On the boat tour we got the first experience of what I’ve heard happens to most westeners in China. There wasn’t any other westerners on the boat, in fact Yangshou in general theres far far more Chinese tourists than foreigners. Its a nice change from all the other places in South East Asia. The boat was nice, the scenery is quite like Halong Bay with limestone karst mountains all around. We went up front to take a few photos together and it was like something clicked with all the Chinese. Every single one of them wanted photos with us, one by one or together. It felt like we were superstars the way they all wanted photos with us! There was tons of combinations and it was bizzare! After doing our bit for our ‘fans’ we headed back to the hotel to get a bus to our hot-air balloon ride.

The hot air balloon ride really was extremely hot. The thingy that they use for the flame to alter the altitude of the balloon was really close  to our heads and whenever he put it on full-blast(about every 30 seconds) it was like you had your head next to a fire! The views were really impressive and we cruised around for 60 minutes sweating but it was very enjoyable. We landed in what seemed like a random field and as soon as we got out were swarmed with insects! Made our way back to the hotel talking with a nice Dutch couple(the guy works for TomTom in Holland and asked me if I’d like to work in Amsterdam. Sadly I declined!) and then got ready for the comorant fishing trip. Comorant fishing is an old-fashioned way of catching fish used by the locals. Its a little cruel but is fascinating to see. The idea of it is that the fishermen tie the necks of the birds and the birds swim in front of their boat. The birds catch fish and the fisherman picks up the bird squeezes the mouth of the bird and the fish pops out. The birds only really catch reasonably small fish and get to eat loads during the day so don’t fly away.
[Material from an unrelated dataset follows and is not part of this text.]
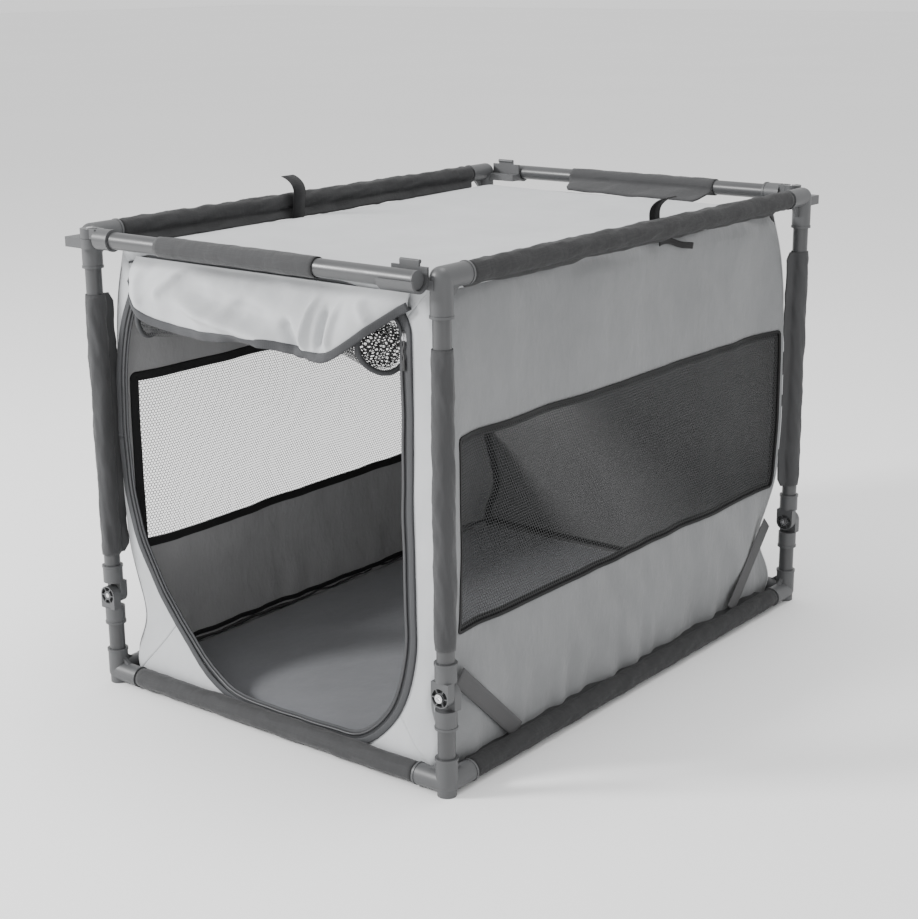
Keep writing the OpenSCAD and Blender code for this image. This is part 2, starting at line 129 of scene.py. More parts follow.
def new_object(name, verts, faces, materials, smooth=True):
    mesh = bpy.data.meshes.new(name)
    mesh.from_pydata([tuple(map(float, v)) for v in verts], [], [tuple(map(int, f)) for f in faces])
    mesh.validate()
    mesh.update()
    for m in materials:
        mesh.materials.append(m)
    if smooth:
        mesh.shade_smooth()
    return add_object(name, mesh)


def thicken(obj, thickness=CLOTH, offset=-1.0, lining=False):
    """Gives a sheet two faces. With lining, the inner one takes the second material."""
    mod = obj.modifiers.new("thick", "SOLIDIFY")
    mod.thickness = thickness
    mod.offset = offset
    mod.use_even_offset = False
    mod.material_offset = 1 if lining else 0
    deps = bpy.context.evaluated_depsgraph_get()
    mesh = bpy.data.meshes.new_from_object(obj.evaluated_get(deps))
    obj.modifiers.clear()
    obj.data = mesh


def grid(name, points, materials, closed_u=False, closed_v=False, keep=None, flip=False):
    """A sheet from rows of points. keep says which faces stay."""
    points = np.asarray(points, float)
    rows, cols = points.shape[:2]
    faces = []
    for i in range(rows if closed_u else rows - 1):
        for j in range(cols if closed_v else cols - 1):
            if keep is not None and not keep[i][j]:
                continue
            a, b = i * cols + j, i * cols + (j + 1) % cols
            c, d = ((i + 1) % rows) * cols + (j + 1) % cols, ((i + 1) % rows) * cols + j
            faces.append((a, d, c, b) if flip else (a, b, c, d))
    used = sorted({v for f in faces for v in f})
    place = {v: k for k, v in enumerate(used)}
    verts = points.reshape(-1, 3)[used]
    return new_object(name, verts, [[place[v] for v in f] for f in faces], materials)


def close_up(obj, loops=None):
    """Adds faces over these loops of vertices, or over every hole, and turns all faces outward."""
    bm = bmesh.new()
    bm.from_mesh(obj.data)
    bm.verts.ensure_lookup_table()
    if loops is None:
        bmesh.ops.holes_fill(bm, edges=[e for e in bm.edges if e.is_boundary], sides=0)
    else:
        for loop in loops:
            bm.faces.new([bm.verts[k] for k in loop])
    bmesh.ops.recalc_face_normals(bm, faces=bm.faces)
    bm.to_mesh(obj.data)
    bm.free()
    return obj


def ribbon(name, centre, side, out, width, thick, material):
    """A flat strap along a line of points. side is across the strap, and out is away from its face."""
    centre, side, out = (np.asarray(a, float) for a in (centre, side, out))
    bulge = [(-1, -0.5), (-0.92, 0.35), (-0.6, 0.5), (0, 0.5), (0.6, 0.5), (0.92, 0.35),
             (1, -0.5), (0, -0.5)]
    rings = np.stack([centre + side * (u * width / 2) + out * (v * thick) for u, v in bulge], 1)
    count = len(bulge)
    obj = grid(name, rings, [material], closed_v=True)
    last = (len(rings) - 1) * count
    return close_up(obj, [range(count)[::-1], range(last, last + count)])


def tape_along(name, line, face, width, thick, material):
    """A ribbon along an open line, facing one way all along."""
    face = np.tile(np.array(face, float), (len(line), 1))
    return ribbon(name, line, np.cross(heading(line), face), face, width, thick, material)


def sweep(name, line, radius, material, sides=10, squash=1.0, up=(0, 0, 1), closed=False):
    """A round or oval tube along a line. radius may vary along it."""
    line = np.asarray(line, float)
    radius = np.broadcast_to(radius, len(line))
    if closed:
        ahead = np.roll(line, -1, 0) - np.roll(line, 1, 0)
    else:
        ahead = np.gradient(line, axis=0)
    ahead /= np.linalg.norm(ahead, axis=1)[:, None] + 1e-12
    across = np.cross(ahead, np.asarray(up, float))
    across /= np.linalg.norm(across, axis=1)[:, None] + 1e-12
    over = np.cross(across, ahead)
    turn = (np.arange(sides) * 2 * np.pi / sides)[None, :, None]
    rings = (line[:, None] + radius[:, None, None] * (
        across[:, None] * np.cos(turn) + squash * over[:, None] * np.sin(turn)))
    obj = grid(name, rings, [material], closed_u=closed, closed_v=True)
    if not closed:
        last = (len(line) - 1) * sides
        close_up(obj, [range(sides), range(last, last + sides)])
    return obj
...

That night we were treated to the most bizzare feast we’ve ever had. Our guide organised that a lady would catch a mountain snake for us and cook it. At the restaurant the snake was brought out of the kitchen for us and was handed to us to put around our necks etc. I obliged but Mary chickened out! They then proceeded there in the middle of the restaurant to cut off the snake’s head and drain its blood. A crowd had gathered at this stage and there was a group of Irish girls that were none too impressed!

The snake was cooked and brought out with veggies and we got dog and snails. The snails were in two varieties, stuffed and just plain. The stuffed were far nicer. The dog was ok, was very chewy and had some boney stuff in it! I think in general I would say that it was pretty woof. The snake was nice and the snake soup(made from the extracted blood and bones) was quite nice as well so we ended up eating quite a lot of these strange dishes! Jenny bought a haki-sak and we started kicking it around in the street. Some randomers joined in, they were all quite good at it but I held my own, sorta. Managed to break my flip-flops of 3 months so was a bit annoyed with that but was good fun. Covered in sweat we returned to our room for the night!

The next day was action packed. We got up and met Jenny to get bikes and cycle out to the countryside. Our first stop was at a rice-paddy where we could see the locals harvesting the rice plants(not sure of what they’re called properly!). We stopped off a second time and got to do it ourselves, its fairly tricky!

Next off we arrived at the rivers-edge and went for a swim. We were a little unsure if it was rude to take off our tops and go swimming, Mary ended up just jumping in fully clothed. Didn’t matter as we were dry again in about 10 minutes in the heat!

Next off we headed to a mountain called Moon Hill – named obviously because the hill looks like a moon. Climbing up it was an ordeal, it took about 25 minutes of stairs climbing to get up. We were annoyed by a lady trying to sell us stuff all the way up, we told her no but she just walked up with us anyway. At the top we were pretty parched but refused to buy from her on principle so just soldiered through it! The views from the top were impressive and it felt great going back down again.

Had lunch and then set off for the Buddha cave. We were expecting another disappointing cave with a whole bunch of Buddha statues in it like the one in Laos but said we’d go anyway. The cave was actually really impressive. We climbed down very deep manoueving our way around all the little tunnels. It was pretty hard going and we finally arrived at a tiny little tunnel that we could either go through as a short cut or go back around the way we came to get there. Three of the 7 people didn’t want to do it for various reasons but both of us did it, it was a tight squeeze but felt good doing it! After that we headed to a mud-bath further down a few tunnels. Destroyed each other in a mud-bath and washed it all off again before leaving for the bikes once more. We cycled back to the town and had a little rest before the lightshow and dinner.

The light-show is a massive event in Yangshou. Chinese people travel for hours just to see it and leave again the same night. It has been directed by one of the most famous Chinese directors and there were thousands of people at it, very fe westerners from what we could see. Its essentially a light-show on water with hundreds of boats and people lighting up the water. The scale of it was very impressive and we thoroughly enjoyed it(even though I got bitten by lots of mozzies and sweated profusely for the entire show!). We weren’t sure if there was a story to go with it or not! The Chinese people are strange at shows, they talk all the way through and only a handful applauded at the end, must be the norm over here.

Headed back to a restaurant to have some local ‘beer fish’. The fish is put in a container of beer and it swims around breathing it in. Its then killed and grilled and served with some veggies. It was only ok, there was tons of bones in it. We had some other lovely grub so didn’t go hungry anyways!

Next morning we got up for 8 for a caligraphy class. We were thought how to write 0-10 in Chinese, a few other bits and our names. I was feeling a little iffy so decided to pull out of the cooking class. Mary did it and they paid a trip to the market seeing all the various dead dogs hanging which wasn’t very nice. They cooked five dishes and had a larf. Going to go and check out the town for a little bit as we’ve not been able to do so yet with all the activities and are late getting an overnight train and then a bus to get our cruise down the Yangtze river.